## [Brief]
Where a line holds the word "behind", copy that line.

## [Dataset extract]
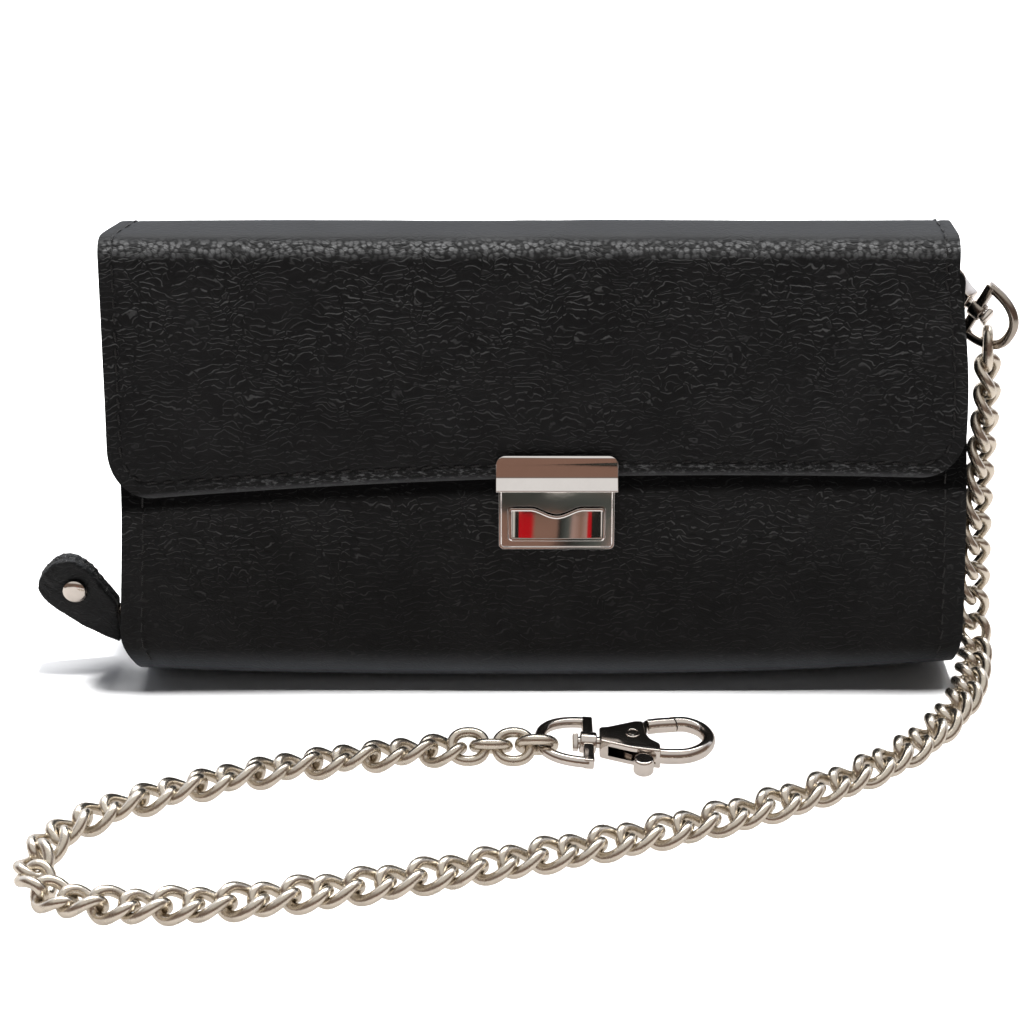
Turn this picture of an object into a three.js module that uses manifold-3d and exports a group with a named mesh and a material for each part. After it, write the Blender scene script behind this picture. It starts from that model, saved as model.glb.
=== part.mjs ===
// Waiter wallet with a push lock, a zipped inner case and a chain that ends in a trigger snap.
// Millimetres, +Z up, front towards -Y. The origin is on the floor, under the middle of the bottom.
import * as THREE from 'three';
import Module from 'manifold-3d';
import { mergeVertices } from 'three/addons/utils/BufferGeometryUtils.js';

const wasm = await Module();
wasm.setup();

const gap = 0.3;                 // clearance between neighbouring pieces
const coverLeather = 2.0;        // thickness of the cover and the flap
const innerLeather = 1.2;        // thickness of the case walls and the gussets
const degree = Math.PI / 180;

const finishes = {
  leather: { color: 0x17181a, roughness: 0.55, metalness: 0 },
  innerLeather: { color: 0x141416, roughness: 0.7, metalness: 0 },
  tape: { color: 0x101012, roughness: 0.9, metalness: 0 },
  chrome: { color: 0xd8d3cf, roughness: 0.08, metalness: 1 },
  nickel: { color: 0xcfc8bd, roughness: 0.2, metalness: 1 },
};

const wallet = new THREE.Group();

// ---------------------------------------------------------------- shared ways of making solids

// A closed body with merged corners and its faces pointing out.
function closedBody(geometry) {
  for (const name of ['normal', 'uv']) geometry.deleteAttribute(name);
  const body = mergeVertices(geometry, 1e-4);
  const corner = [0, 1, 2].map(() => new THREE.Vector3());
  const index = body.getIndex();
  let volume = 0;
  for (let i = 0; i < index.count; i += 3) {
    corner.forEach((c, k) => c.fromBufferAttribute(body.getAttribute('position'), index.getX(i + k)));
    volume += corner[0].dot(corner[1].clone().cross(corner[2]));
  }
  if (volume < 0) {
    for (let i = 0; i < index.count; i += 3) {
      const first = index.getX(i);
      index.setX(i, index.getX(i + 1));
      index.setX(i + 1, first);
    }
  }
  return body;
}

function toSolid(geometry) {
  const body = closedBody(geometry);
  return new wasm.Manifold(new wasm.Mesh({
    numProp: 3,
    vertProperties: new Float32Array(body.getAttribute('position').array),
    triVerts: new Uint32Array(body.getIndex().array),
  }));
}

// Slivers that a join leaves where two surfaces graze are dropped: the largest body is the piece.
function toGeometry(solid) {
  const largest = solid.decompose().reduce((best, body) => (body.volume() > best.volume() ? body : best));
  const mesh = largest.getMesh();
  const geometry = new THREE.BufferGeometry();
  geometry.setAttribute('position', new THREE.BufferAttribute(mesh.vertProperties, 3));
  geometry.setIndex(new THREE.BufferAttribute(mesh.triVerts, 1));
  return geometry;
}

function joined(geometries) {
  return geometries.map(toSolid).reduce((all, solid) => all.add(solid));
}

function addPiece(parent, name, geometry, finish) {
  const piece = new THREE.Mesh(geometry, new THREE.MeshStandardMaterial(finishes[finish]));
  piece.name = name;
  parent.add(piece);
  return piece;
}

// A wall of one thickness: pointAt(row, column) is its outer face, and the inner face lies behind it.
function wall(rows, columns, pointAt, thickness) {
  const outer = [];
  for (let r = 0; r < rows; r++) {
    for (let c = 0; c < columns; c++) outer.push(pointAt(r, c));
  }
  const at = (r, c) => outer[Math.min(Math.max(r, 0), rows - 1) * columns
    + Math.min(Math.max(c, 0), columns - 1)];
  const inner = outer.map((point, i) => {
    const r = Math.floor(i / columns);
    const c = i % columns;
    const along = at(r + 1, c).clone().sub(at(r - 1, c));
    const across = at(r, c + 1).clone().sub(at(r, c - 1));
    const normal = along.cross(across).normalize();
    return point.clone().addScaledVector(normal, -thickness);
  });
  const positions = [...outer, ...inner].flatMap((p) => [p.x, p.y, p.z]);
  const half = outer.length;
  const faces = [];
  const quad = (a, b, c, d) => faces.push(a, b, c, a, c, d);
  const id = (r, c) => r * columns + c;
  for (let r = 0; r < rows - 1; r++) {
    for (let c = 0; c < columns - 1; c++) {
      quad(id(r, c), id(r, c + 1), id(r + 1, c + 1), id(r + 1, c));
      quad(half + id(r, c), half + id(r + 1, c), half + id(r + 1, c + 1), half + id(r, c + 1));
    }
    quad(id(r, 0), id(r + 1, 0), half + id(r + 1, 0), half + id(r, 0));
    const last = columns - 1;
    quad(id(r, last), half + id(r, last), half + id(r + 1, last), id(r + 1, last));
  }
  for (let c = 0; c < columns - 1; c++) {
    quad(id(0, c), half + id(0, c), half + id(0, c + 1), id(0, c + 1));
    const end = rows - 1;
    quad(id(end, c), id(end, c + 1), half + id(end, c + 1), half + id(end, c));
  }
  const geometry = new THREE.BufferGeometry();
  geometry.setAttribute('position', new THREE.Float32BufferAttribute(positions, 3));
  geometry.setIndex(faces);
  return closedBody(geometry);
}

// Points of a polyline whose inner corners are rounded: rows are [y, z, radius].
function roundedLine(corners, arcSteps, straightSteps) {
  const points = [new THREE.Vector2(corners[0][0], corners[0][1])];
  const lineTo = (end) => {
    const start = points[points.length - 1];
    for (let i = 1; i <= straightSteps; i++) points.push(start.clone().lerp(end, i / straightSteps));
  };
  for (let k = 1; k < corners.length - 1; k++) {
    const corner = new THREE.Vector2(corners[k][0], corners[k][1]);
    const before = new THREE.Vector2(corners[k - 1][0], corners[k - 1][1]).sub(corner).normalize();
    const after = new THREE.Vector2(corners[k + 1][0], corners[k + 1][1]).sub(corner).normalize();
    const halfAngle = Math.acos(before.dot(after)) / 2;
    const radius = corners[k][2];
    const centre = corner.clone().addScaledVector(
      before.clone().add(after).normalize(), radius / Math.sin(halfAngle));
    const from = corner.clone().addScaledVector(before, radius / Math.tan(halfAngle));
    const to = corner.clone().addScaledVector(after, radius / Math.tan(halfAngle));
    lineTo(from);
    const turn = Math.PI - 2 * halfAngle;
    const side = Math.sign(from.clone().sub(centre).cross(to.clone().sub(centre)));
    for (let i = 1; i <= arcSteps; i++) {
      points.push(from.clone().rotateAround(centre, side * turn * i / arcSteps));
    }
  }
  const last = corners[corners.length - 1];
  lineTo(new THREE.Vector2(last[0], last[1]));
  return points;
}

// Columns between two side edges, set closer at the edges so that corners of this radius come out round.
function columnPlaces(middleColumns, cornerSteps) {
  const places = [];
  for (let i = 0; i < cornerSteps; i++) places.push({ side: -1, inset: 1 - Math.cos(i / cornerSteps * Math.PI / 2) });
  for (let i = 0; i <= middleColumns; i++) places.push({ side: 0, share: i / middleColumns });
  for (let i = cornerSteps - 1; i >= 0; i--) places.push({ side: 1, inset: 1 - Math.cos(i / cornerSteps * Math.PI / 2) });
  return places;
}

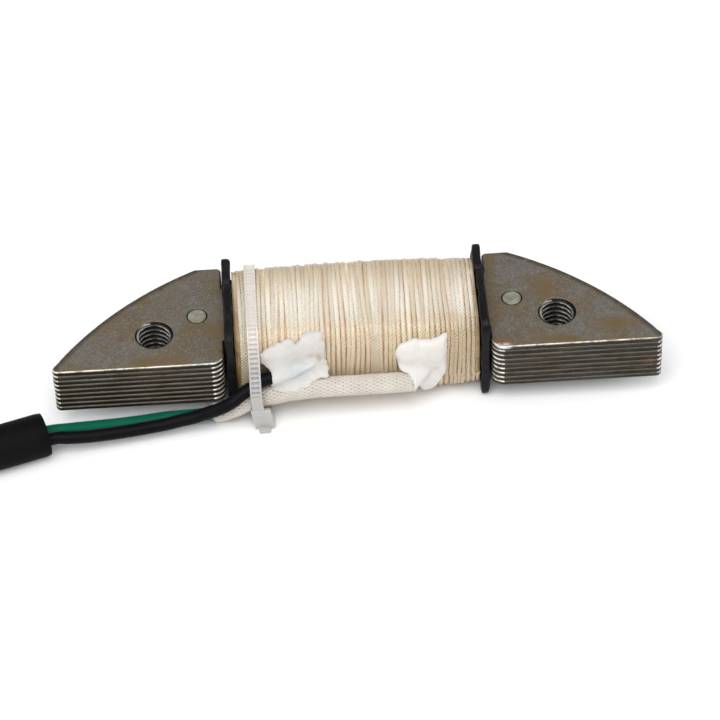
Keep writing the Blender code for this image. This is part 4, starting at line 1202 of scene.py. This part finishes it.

## [Response to the task]
Turn this picture of an object into a three.js module that uses manifold-3d and exports a group with a named mesh and a material for each part. After it, write the Blender scene script behind this picture. It starts from that model, saved as model.glb.
// A wall of one thickness: pointAt(row, column) is its outer face, and the inner face lies behind it.